Aim — Copy out exactly the lines from the first line of the material below through the line containing "from mathutils import Matrix, Vector", and nothing beyond them.
◇ ◇ ◇ ◇
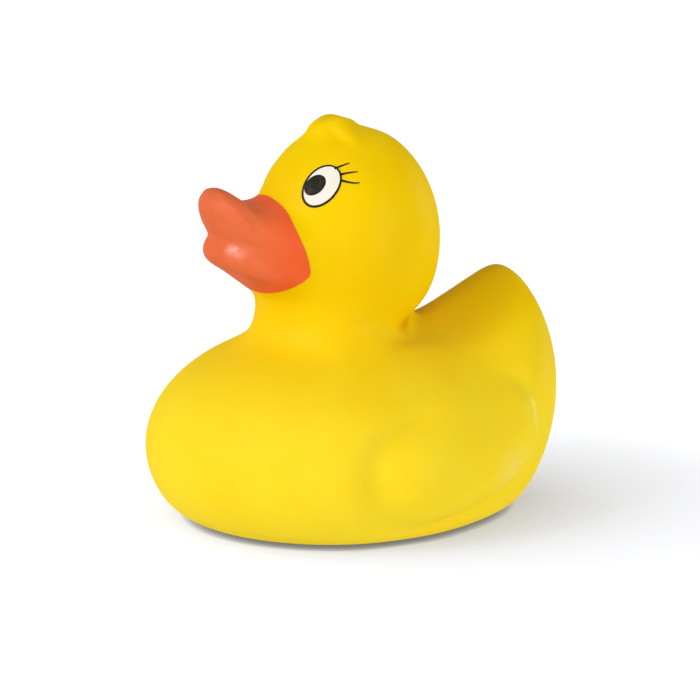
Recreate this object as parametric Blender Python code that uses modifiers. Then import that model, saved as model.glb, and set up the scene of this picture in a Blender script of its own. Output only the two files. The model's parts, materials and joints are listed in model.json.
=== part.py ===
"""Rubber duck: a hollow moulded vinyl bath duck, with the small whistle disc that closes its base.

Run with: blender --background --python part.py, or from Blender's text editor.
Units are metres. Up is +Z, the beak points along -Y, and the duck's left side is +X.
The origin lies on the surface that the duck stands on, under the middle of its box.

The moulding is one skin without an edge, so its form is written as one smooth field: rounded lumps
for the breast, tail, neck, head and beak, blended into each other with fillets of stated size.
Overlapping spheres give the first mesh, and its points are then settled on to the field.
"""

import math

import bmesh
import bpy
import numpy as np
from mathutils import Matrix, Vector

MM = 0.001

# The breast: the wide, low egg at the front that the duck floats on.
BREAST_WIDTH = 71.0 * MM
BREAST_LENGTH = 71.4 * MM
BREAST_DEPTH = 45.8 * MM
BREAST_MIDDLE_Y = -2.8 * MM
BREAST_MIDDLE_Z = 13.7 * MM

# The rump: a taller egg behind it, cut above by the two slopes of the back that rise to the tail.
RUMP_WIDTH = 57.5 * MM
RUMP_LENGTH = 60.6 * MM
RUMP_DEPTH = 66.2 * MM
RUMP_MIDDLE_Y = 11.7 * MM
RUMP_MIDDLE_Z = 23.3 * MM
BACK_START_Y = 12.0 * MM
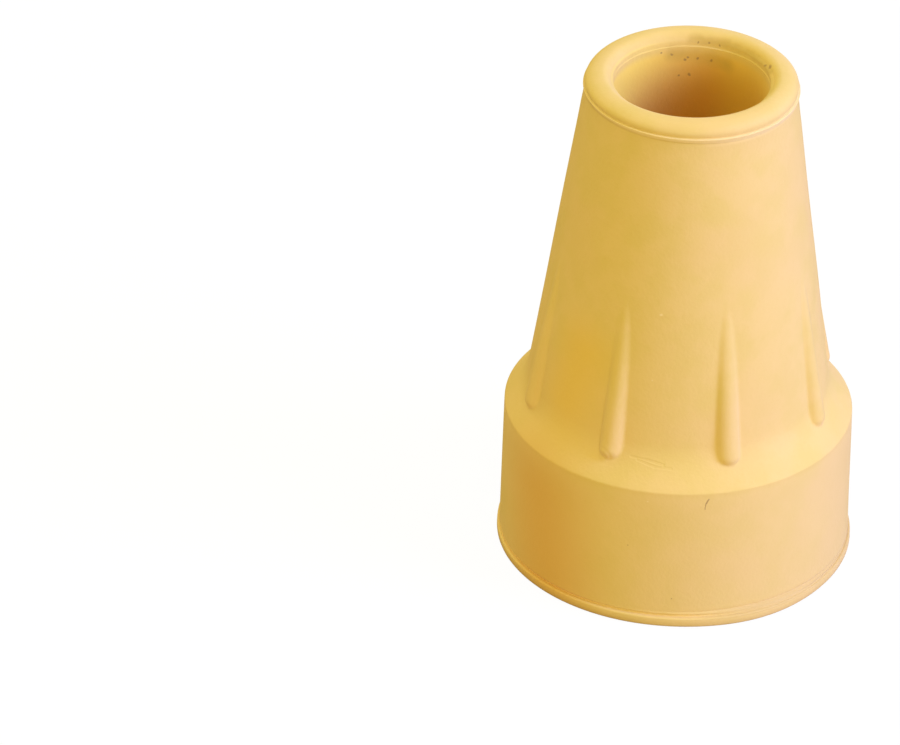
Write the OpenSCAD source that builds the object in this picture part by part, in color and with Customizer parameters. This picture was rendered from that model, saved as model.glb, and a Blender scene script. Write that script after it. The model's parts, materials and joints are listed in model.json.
◇ ◇ ◇ ◇
Answer —
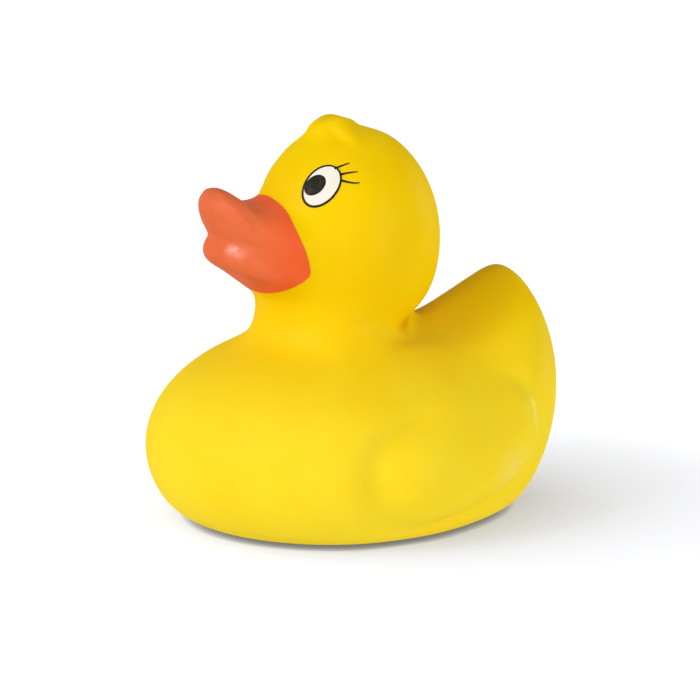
Recreate this object as parametric Blender Python code that uses modifiers. Then import that model, saved as model.glb, and set up the scene of this picture in a Blender script of its own. Output only the two files. The model's parts, materials and joints are listed in model.json.
=== part.py ===
"""Rubber duck: a hollow moulded vinyl bath duck, with the small whistle disc that closes its base.

Run with: blender --background --python part.py, or from Blender's text editor.
Units are metres. Up is +Z, the beak points along -Y, and the duck's left side is +X.
The origin lies on the surface that the duck stands on, under the middle of its box.

The moulding is one skin without an edge, so its form is written as one smooth field: rounded lumps
for the breast, tail, neck, head and beak, blended into each other with fillets of stated size.
Overlapping spheres give the first mesh, and its points are then settled on to the field.
"""

import math

import bmesh
import bpy
import numpy as np
from mathutils import Matrix, Vector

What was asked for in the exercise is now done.